Mrs Taylor and her children applied for the visas in late November, intending to spend Christmas with their imprisoned husband and father, but they only got their passports back on 9 January 2014 with “refused” stamped all over them.
As it turned out, the visa refusal was one thing too many for Taylor’s British barrister, John Jones. On 16 January 2014, he fired an 11-page letter to the President of the Residual Special Court for Sierra Leone (RSCSL), saying “the UK has a duty to ensure that Mr Taylor enjoys family visits, notwithstanding his incarceration to serve a 50-year sentence, and it has signally failed to do so. Nor has it shown itself capable of holding him in humane and appropriate conditions of imprisonment.”
Therefore, as Barrister Jones put it, “the initial discriminatory treatment meted out to Mr Taylor [by the president of the Special Court, Justice George Gelaga King] by sending him, alone of all the SCSL detainees, out of Africa to the UK, must be continued no longer.”

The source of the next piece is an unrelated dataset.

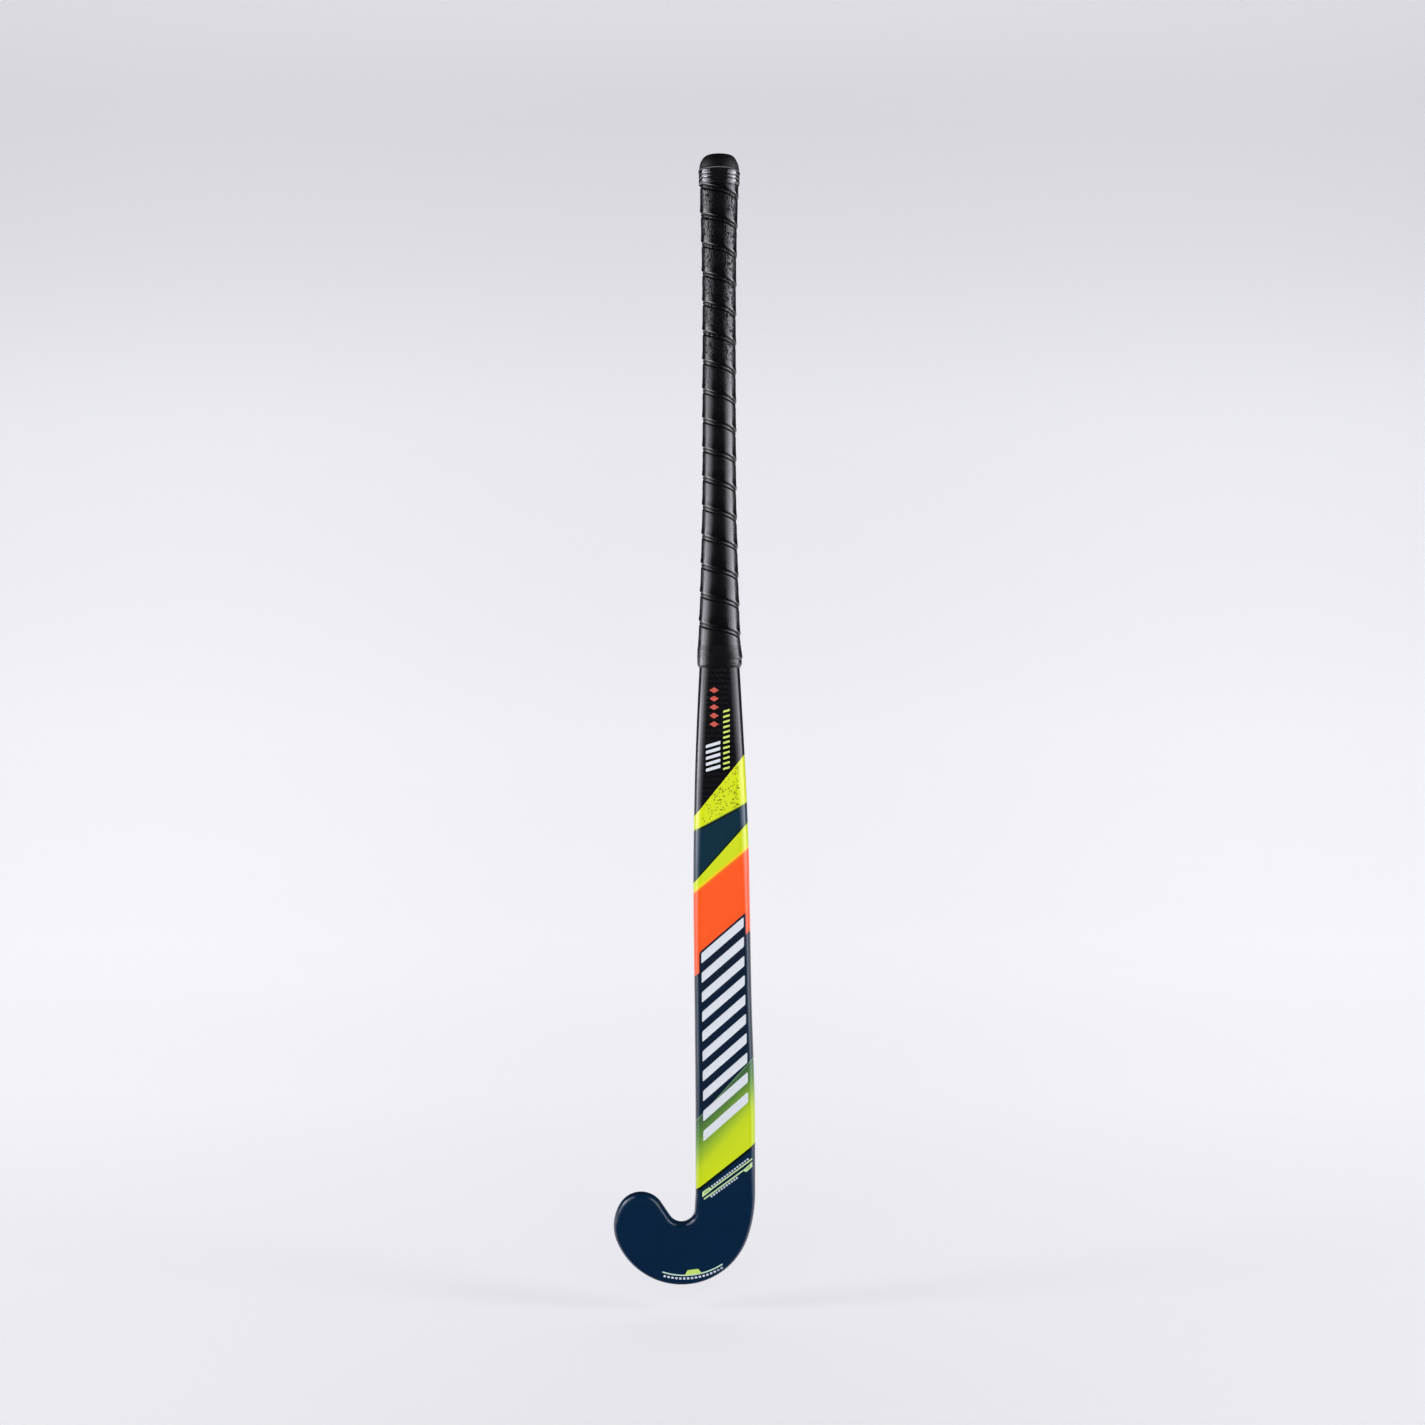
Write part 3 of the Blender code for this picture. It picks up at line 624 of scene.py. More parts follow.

Taylor’s trial, and the preceding events leading to his 2006 arrest and transfer to the ICC facilities in The Hague (where a special session of the Special Court for Sierra Leone was arranged to try him), were driven from behind the scenes by the US and British governments (under George W. Bush and Tony Blair respectively).
It was no small matter that all the chief prosecutors of Taylor in The Hague were American, in fact American ex-military and ex-intelligence officers turned lawyers. And they had a big axe to grind – on behalf of their home government!
Experts with deep knowledge of Taylor’s background insist that he was an American project gone awry. At some point in time, the experts say, Taylor did not follow the Washington line and went his own way – an unpardonable crime Washington could not bring itself to forgive and conspired to remove him from power.
For example, on 8 December 2000, Mark Bellamy, an official of the African Desk at the State Department, drafted a classified memo on behalf of the secretary of state, titled “Liberia: Undermining Charles Taylor”, which was sent to the US embassy in Monrovia.
Marked “confidential”, the memo said in part: “[State] Department seeks Embassy’s assistance in developing information required to weaken and discredit the Taylor regime internationally. We view this as a long-term campaign, but one which we hope to launch with the imposition of UN sanctions on Liberia in January .
“The success of our efforts at the UN will depend in large measure on our ability to convince other UN members of what we already know – that Charles Taylor is instigating cross-border conflict, trafficking arms, looting resources (Liberia’s and neighbouring nations’) and, in general, sowing instability throughout West Africa … Demonstrating conclusively that Taylor is the driving force behind much of the violence and deepening human misery in the region is an important, ongoing USG [US Government] priority.”
The memo went further by asking whether there was “a democratic opposition to Taylor that can/should be supported? Who and where are they? Is it possible to envisage political alternatives to Taylor’s warlordism (or that of warlords who might succeed him?).”
Taken together, it meant that the effort to get Taylor out of power, or even behind bars where he now is, was a long-term American agenda which was pushed through the Special Court for Sierra Leone, whose activities, not surprisingly, were largely funded by the USA and Britain. However, in court, the kind of allegations contained in Bellamy’s confidential memo, and others in the same vein spread around about Taylor, could not be substantiated when his accusers had the chance to back up their claims with concrete evidence.
This led to Taylor being acquitted on the 11 main charges brought against him at the Court. But, rather amazingly, as he was found guilty on the lesser charge of “aiding and abetting” the Sierra Leonean rebels, the Court sentenced him to 50 years in prison. The political undertones of the trial have led to some unconscionable legal and other somersaults at the Court, which have meant that even clear-cut legal matters have many times become not clear-cut at all.
An example of this, is how Taylor has become the only convict of the Court to serve his term outside Africa. Even if this meant the Court had to break its own longstanding tradition and practices to keep Taylor in a UK jail, the end justified the means.